On ‘Big Brother,’ America Gets the Reality-TV Politics It Deserves
Posted February 9, 2018 3:50 p.m. EST
Omarosa Manigault Newman, a three-time contestant on NBC’s “The Apprentice,” volunteered to enter a surreal house in which minor celebrities, acting out under constant media surveillance, conspire to eject their rivals one by one.
Then she went on “Celebrity Big Brother."
That it took the second experience (a CBS reality show) to get Manigault Newman to open up about the first (her tenure in Donald J. Trump’s White House) may not be the model of civic discourse that the founders envisioned. But it’s the one Americans voted for and maybe the one we deserve.
Thus, one of the most dramatic exit interviews of this year-old administration transpired on a cushy sectional couch in the “Big Brother” house, between Manigault Newman, the former director of communications for the White House Office of Public Liaison, and Ross Mathews, aka “Ross the Intern” from Jay Leno’s “Tonight” show.

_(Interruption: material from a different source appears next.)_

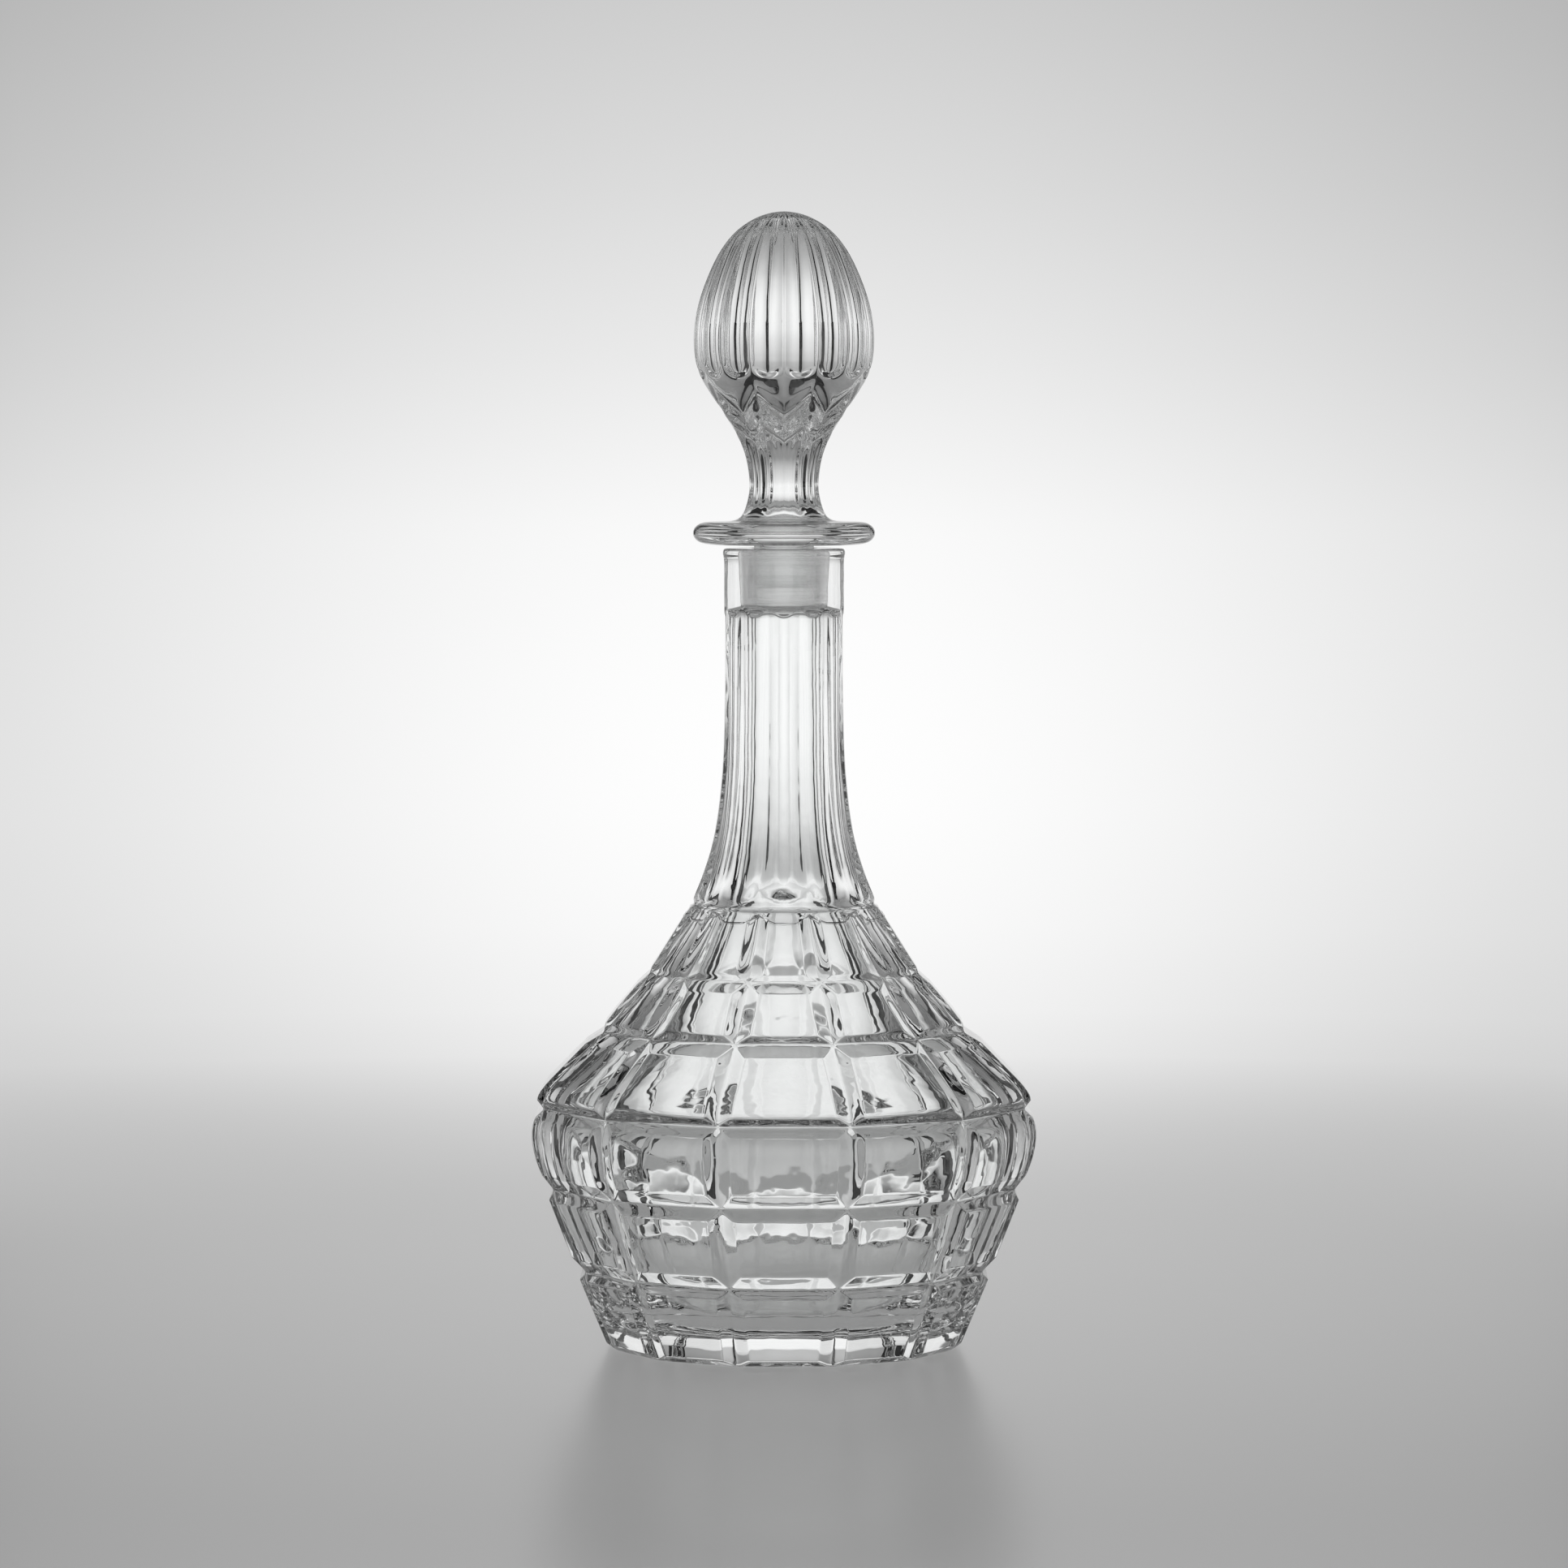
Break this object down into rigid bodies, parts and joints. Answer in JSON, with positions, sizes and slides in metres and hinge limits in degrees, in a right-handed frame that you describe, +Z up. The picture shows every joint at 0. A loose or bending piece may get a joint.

As Mathews pried, in full-on Oprah mode, Manigault Newman broke into tears. She described being wracked with guilt over the fears the administration has stirred up, “haunted by tweets” from a volatile president and stymied in her efforts to be a calming influence.
“We are worried,” Mathews said. “But I need you to say, ‘No, it’s going to be OK.'”
“No, it’s going to not be OK,” Manigault Newman said. “It’s not. It’s so bad.” Once one of Trump’s most loyal boosters — she told a “Frontline” documentary crew before the election that “every critic, every detractor, will have to bow down to President Trump” — now said she wouldn’t vote for him again “in a million years, never.”
Her confession was punctuated by the kind of distant-thunder soundtrack that played during boardroom smackdowns on “The Apprentice.”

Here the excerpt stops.